[start]

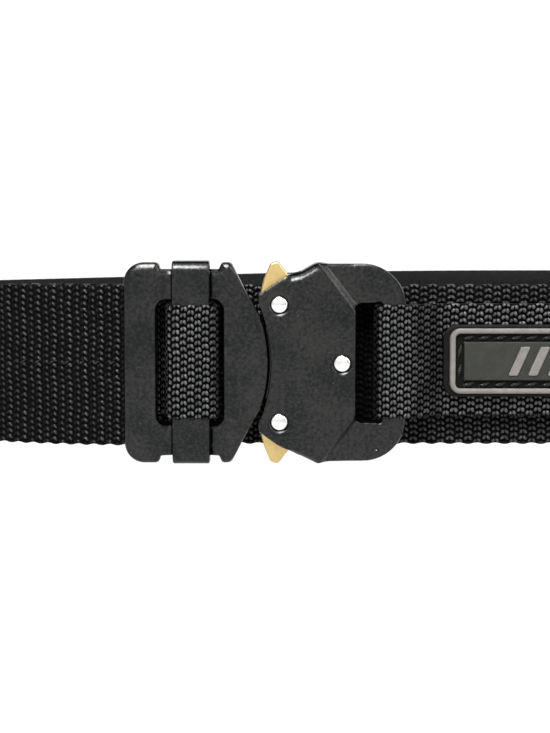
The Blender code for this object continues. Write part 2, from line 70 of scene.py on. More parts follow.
# Wide web
WEB_WIDTH, WEB_THICKNESS, WEB_LIFT = 38.0, 2.6, 3.7
WEB_END_X, WEB_END_Y = -27.5, -2.9
LEFT_RADIUS, LEFT_TURN = 100.0, 20.0
BEND_RADIUS, BEND_TURN, REAR_RUN = 66.0, 126.0, 86.0
LOOP_DEPTH, RIGHT_CENTRE_X = 196.0, 142.0
LEVEL_LEFT, LEVEL_RIGHT_X = 35.0, 84.0
SHIFT_START_X, TAIL_TURN = 2.0, 19.0
WEB_ROWS, WEB_RELIEF = 26, 0.8

# Straps
STRAP_WIDTH, STRAP_THICKNESS, STRAP_PLY = 26.6, 1.7, 1.66
STRAP_MID_Z = 24.1
STRAP_ROWS, STRAP_RELIEF = 17, 0.7
GAP = 0.3

# Weaves: two neighbouring columns of floats, half a row apart; each float is two lobes that lean
# towards each other. Columns: parity, middle across (columns), middle up (rows), half width,
# half height, height, lean (columns in a row), share of the height that is lost on the left stretch
STRAP_LOBES = (
    (0, -0.24, 0.00, 0.25, 0.40, 0.88, 0.20, 0.0),
    (0, 0.22, -0.01, 0.26, 0.43, 1.00, -0.20, 0.0),
    (1, -0.24, -0.02, 0.25, 0.39, 0.80, 0.20, 0.0),
    (1, 0.22, 0.01, 0.26, 0.43, 0.92, -0.20, 0.0),
)
WEB_LOBES = (
    (0, -0.24, 0.00, 0.24, 0.40, 0.88, 0.22, 0.45),
    (0, 0.20, -0.01, 0.23, 0.45, 1.00, -0.35, 0.0),
    (1, -0.24, -0.02, 0.24, 0.39, 0.80, 0.22, 0.5),
    (1, 0.20, 0.01, 0.23, 0.43, 0.92, -0.22, 0.12),
)
LOBE_POWER = 0.7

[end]

Problem requirements:
Extract the data in full. Keep it word for word.

Expected answer:
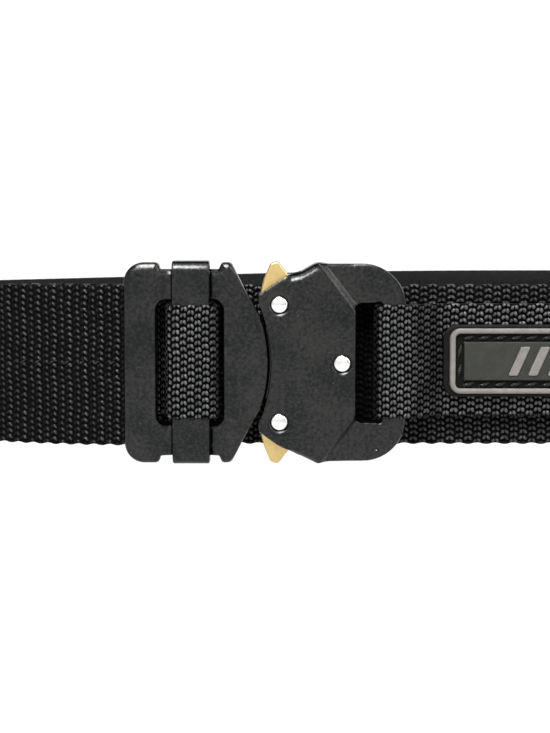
The Blender code for this object continues. Write part 2, from line 70 of scene.py on. More parts follow.
# Wide web
WEB_WIDTH, WEB_THICKNESS, WEB_LIFT = 38.0, 2.6, 3.7
WEB_END_X, WEB_END_Y = -27.5, -2.9
LEFT_RADIUS, LEFT_TURN = 100.0, 20.0
BEND_RADIUS, BEND_TURN, REAR_RUN = 66.0, 126.0, 86.0
LOOP_DEPTH, RIGHT_CENTRE_X = 196.0, 142.0
LEVEL_LEFT, LEVEL_RIGHT_X = 35.0, 84.0
SHIFT_START_X, TAIL_TURN = 2.0, 19.0
WEB_ROWS, WEB_RELIEF = 26, 0.8

# Straps
STRAP_WIDTH, STRAP_THICKNESS, STRAP_PLY = 26.6, 1.7, 1.66
STRAP_MID_Z = 24.1
STRAP_ROWS, STRAP_RELIEF = 17, 0.7
GAP = 0.3

# Weaves: two neighbouring columns of floats, half a row apart; each float is two lobes that lean
# towards each other. Columns: parity, middle across (columns), middle up (rows), half width,
# half height, height, lean (columns in a row), share of the height that is lost on the left stretch
STRAP_LOBES = (
    (0, -0.24, 0.00, 0.25, 0.40, 0.88, 0.20, 0.0),
    (0, 0.22, -0.01, 0.26, 0.43, 1.00, -0.20, 0.0),
    (1, -0.24, -0.02, 0.25, 0.39, 0.80, 0.20, 0.0),
    (1, 0.22, 0.01, 0.26, 0.43, 0.92, -0.20, 0.0),
)
WEB_LOBES = (
    (0, -0.24, 0.00, 0.24, 0.40, 0.88, 0.22, 0.45),
    (0, 0.20, -0.01, 0.23, 0.45, 1.00, -0.35, 0.0),
    (1, -0.24, -0.02, 0.24, 0.39, 0.80, 0.22, 0.5),
    (1, 0.20, 0.01, 0.23, 0.43, 0.92, -0.22, 0.12),
)
LOBE_POWER = 0.7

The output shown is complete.